A review by evamalta
Summer Light, and Then Comes the Night by Jón Kalman Stefánsson

 Bought this book at Reikjavik airport - l had some time to kill before my flight and, naturally, wandered into the bookshop and thought that it was the perfect opportunity to buy something from an Icelandic writer.

The experience I had in Iceland, road tripping for a week, surely helped me to better imagine and visualise the story, but also, to understand it.

Summer Light, and then Comes Night is a story about an Icelandic village told by the village itself. “We” is the collective voice that tells you about the individual “I”s that live in the village, in a story that explores human nature, in all its natural emotions to its supernatural experiences:
A mystery created by dreams, a family tragedy, a haunted warehouse, an illicit affair gone sour, lovers separated and rejoined, people being happy with the small things, people being desperate with the small things, an anxious person that wonders about the mummies from 4000 years ago.
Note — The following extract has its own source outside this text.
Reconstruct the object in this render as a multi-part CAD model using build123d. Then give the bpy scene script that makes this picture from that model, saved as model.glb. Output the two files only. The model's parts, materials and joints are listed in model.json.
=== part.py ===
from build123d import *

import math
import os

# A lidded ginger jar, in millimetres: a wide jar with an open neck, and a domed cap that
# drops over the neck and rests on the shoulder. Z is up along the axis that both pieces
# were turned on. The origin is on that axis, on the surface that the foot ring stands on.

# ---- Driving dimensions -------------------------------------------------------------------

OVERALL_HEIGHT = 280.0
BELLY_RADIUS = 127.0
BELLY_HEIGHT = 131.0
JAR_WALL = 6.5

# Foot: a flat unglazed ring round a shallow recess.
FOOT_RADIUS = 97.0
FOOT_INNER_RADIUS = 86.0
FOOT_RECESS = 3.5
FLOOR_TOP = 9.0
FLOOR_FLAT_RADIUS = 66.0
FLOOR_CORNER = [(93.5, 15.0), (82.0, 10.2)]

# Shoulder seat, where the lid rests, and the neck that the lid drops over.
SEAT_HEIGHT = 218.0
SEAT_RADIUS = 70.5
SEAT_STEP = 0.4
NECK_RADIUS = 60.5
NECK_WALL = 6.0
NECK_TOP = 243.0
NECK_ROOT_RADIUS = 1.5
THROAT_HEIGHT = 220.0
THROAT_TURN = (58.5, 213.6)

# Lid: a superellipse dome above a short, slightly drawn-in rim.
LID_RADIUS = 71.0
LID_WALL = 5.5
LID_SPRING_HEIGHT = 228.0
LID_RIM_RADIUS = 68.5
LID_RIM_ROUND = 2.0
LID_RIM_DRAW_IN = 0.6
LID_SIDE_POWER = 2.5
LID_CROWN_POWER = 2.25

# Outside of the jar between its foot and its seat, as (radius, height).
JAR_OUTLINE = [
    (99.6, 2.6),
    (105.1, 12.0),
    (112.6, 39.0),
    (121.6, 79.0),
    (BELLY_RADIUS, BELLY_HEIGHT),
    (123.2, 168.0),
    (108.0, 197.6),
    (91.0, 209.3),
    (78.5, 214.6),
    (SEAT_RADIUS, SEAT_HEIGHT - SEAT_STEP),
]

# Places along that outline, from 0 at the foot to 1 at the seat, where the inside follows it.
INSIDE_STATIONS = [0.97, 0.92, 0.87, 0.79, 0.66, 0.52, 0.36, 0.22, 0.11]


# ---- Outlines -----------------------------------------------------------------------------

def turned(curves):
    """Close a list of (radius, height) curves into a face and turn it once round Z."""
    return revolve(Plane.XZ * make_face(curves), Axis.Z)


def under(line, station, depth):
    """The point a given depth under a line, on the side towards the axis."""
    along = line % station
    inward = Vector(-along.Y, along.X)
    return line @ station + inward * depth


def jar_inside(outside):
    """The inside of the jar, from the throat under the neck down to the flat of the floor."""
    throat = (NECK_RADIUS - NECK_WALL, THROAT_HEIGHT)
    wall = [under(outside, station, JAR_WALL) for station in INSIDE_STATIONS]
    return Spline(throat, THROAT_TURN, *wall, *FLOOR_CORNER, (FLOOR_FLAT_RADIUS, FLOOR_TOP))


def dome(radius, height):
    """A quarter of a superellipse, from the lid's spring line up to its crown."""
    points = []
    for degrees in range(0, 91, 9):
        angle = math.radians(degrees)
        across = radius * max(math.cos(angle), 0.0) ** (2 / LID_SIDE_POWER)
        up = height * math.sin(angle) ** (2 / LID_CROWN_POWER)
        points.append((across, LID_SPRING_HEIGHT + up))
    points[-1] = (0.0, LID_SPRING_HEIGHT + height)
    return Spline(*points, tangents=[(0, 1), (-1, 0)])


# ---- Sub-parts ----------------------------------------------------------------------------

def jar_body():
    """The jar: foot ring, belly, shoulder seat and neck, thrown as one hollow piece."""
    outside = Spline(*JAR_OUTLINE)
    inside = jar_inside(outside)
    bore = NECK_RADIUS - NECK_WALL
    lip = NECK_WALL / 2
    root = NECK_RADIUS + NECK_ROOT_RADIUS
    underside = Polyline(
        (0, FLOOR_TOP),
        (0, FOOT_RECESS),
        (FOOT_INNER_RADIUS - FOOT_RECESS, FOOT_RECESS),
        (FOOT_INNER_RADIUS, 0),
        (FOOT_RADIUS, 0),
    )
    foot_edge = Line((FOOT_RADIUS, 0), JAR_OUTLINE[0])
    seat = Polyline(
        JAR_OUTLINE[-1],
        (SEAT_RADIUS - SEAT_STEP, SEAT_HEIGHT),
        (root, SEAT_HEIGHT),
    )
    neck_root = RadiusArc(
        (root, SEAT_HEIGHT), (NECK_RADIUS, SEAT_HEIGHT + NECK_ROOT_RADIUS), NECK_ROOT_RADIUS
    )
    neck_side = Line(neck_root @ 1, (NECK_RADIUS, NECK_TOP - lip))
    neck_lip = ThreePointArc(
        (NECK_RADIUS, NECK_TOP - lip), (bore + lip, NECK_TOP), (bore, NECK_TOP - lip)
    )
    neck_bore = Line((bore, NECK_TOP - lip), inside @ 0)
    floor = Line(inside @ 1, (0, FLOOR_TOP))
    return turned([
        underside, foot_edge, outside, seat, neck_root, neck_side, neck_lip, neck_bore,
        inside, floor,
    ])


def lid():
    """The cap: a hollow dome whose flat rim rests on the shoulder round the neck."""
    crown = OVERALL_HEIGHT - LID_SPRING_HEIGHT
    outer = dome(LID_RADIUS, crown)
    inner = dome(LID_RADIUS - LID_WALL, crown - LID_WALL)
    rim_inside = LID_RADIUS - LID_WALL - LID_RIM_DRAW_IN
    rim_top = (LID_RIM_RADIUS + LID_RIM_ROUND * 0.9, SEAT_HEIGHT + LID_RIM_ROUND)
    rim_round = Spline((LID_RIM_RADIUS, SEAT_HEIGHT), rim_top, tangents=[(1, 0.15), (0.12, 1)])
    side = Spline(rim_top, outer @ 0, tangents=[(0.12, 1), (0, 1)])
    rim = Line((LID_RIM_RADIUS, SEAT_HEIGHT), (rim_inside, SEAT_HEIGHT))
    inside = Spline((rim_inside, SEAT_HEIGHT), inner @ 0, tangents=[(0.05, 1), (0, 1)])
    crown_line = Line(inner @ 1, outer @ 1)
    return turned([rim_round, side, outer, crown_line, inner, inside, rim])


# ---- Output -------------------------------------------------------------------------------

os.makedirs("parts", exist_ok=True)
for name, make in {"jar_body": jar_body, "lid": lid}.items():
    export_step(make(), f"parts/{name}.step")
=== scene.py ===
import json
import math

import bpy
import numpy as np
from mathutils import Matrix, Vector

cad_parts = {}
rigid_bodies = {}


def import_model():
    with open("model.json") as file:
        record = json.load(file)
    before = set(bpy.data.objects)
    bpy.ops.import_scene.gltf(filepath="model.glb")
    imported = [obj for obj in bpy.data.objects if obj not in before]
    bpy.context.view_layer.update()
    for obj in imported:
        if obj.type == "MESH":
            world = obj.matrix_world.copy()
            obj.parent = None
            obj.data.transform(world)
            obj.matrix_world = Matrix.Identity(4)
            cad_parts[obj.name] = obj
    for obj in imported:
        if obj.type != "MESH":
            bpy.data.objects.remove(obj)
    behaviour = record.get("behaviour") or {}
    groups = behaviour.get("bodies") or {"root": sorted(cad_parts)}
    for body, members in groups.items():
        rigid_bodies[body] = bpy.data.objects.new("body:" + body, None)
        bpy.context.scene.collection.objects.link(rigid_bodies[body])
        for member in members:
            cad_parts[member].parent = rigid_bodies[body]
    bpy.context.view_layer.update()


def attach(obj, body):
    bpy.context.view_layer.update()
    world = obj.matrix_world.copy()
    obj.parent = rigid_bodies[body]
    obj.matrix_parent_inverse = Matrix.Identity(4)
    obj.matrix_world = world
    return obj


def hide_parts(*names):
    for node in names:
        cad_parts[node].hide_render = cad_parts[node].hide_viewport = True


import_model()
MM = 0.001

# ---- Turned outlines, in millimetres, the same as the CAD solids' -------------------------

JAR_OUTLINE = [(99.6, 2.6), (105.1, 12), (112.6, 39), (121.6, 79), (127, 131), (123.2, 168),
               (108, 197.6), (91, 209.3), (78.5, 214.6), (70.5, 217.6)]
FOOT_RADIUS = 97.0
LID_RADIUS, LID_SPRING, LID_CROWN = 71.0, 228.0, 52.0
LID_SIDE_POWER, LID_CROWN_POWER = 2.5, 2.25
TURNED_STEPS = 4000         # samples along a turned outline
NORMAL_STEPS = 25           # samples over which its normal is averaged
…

The authors writes in an interesting way (that kind of reminded me of Portuguese author Saramago, due to the personal use of punctuation). The writing is descriptive, funny and poetic, and the reading experience is very enjoyable.

After being in Iceland, I could better understand how magic realism is the only way to really tell a story about life in the island - of the nature, isolation, and the dichotomy of light and dark. It is a magical place indeed, that can be romanticised or demonised, as the reality is probably both.